Recovery, Tremonti “asfalta” il governo: «Un piano quinquennale che sembra scritto da Stalin»
Tanto per cominciare, il primo a proporre gli Eurobond fu lui nel 2003. Per riproporli sette anni dopo assieme a Jean-Claude Junker, allora alla guida dell’Eurogruppo, con un articolo apparso sul Financial Times sotto un titolo più che rassicurante: «Gli Eurobond metteranno fine alla crisi». Inoltre, ha dedicato all’Europa più di un libro con annesso successo di pubblico e di critica. Morale: se c’è uno che ha le carte in regola per fare le pulci al Recovery Plan è Giulio Tremonti, il ministro che più di ogni altro ha caratterizzato tutti e quattro i governi Berlusconi. Sotto questo aspetto, la sua intervista alla Verità è una sorta di risalita controcorrente rispetto alla generale euforia che tracima dalla vulgata ufficiale sui miliardi promessi dal Recovery.
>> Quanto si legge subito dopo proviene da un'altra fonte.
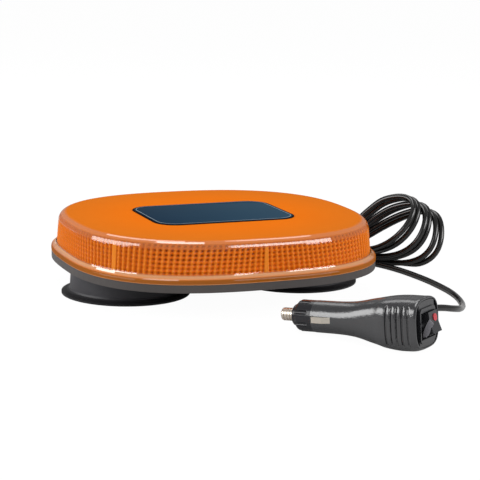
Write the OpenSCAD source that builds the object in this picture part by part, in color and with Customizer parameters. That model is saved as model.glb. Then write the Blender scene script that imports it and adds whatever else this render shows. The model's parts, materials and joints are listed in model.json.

Tremonti: «È tutto debito nostro»
A cominciare dalla puntualizzazione che si tratta di denaro «a debito» accompagnato ad «una ipertrofica estensione degli obiettivi». E tutto per una crescita dell’1,4 per cento. Una stesura che, più che il «vaste programme» sui quali ironizzava De Gaulle, a Tremonti ricorda un «piano quinquennale copyright Stalin», con tanta retorica in più. Quale? «Il governo al centro di tutto» e un Parlamento svuotato «delle sue prerogative» in favore di «organi tecnocratici al centro». In realtà, andava fatto il percorso inverso: «Prima il consenso del Paese e solo dopo quello dell’Europa». Un piano, soprattutto, scritto perché nessuno possa capirlo. E qui il Professore sgrana il rosario degli anglicismi di cui ormai sovrabbonda la nostra produzione legislativa.
«Norme complicate? Un’astuzia»
Il Recovery, ovviamente, non fa eccezione: «Empowerment, once-only, cloud first, flagship, big-data, soft-skill, stakeholder, backhand, benchmarking, out-come-based, performance, target, partnership, Learning communities, track-record». Complicare per scelta. Una tecnica che riguarda anche i cosiddetti ristori. «Hanno un vizio genetico – sottolinea Tremonti -: sono norme complicate». Nel senso, spiega, che «aggiungono incertezza a quella che c’è già». Ma, avverte, «più che un difetto potrebbe essere un’astuzia» finalizzata a «non far funzionare quelle norme». Infine, una stoccata alla ministra Cartabia che di recente ha dichiarato che «senza riforma della giustizia non avremo i soldi del Recovery fund». «Non può dirlo – obietta Tremonti -. Primo perché è debito nostro e poi perché sono dichiarazioni che inducono a odiare l’Europa». In cui, conclude, a comandare è «l’asse franco-tedesco».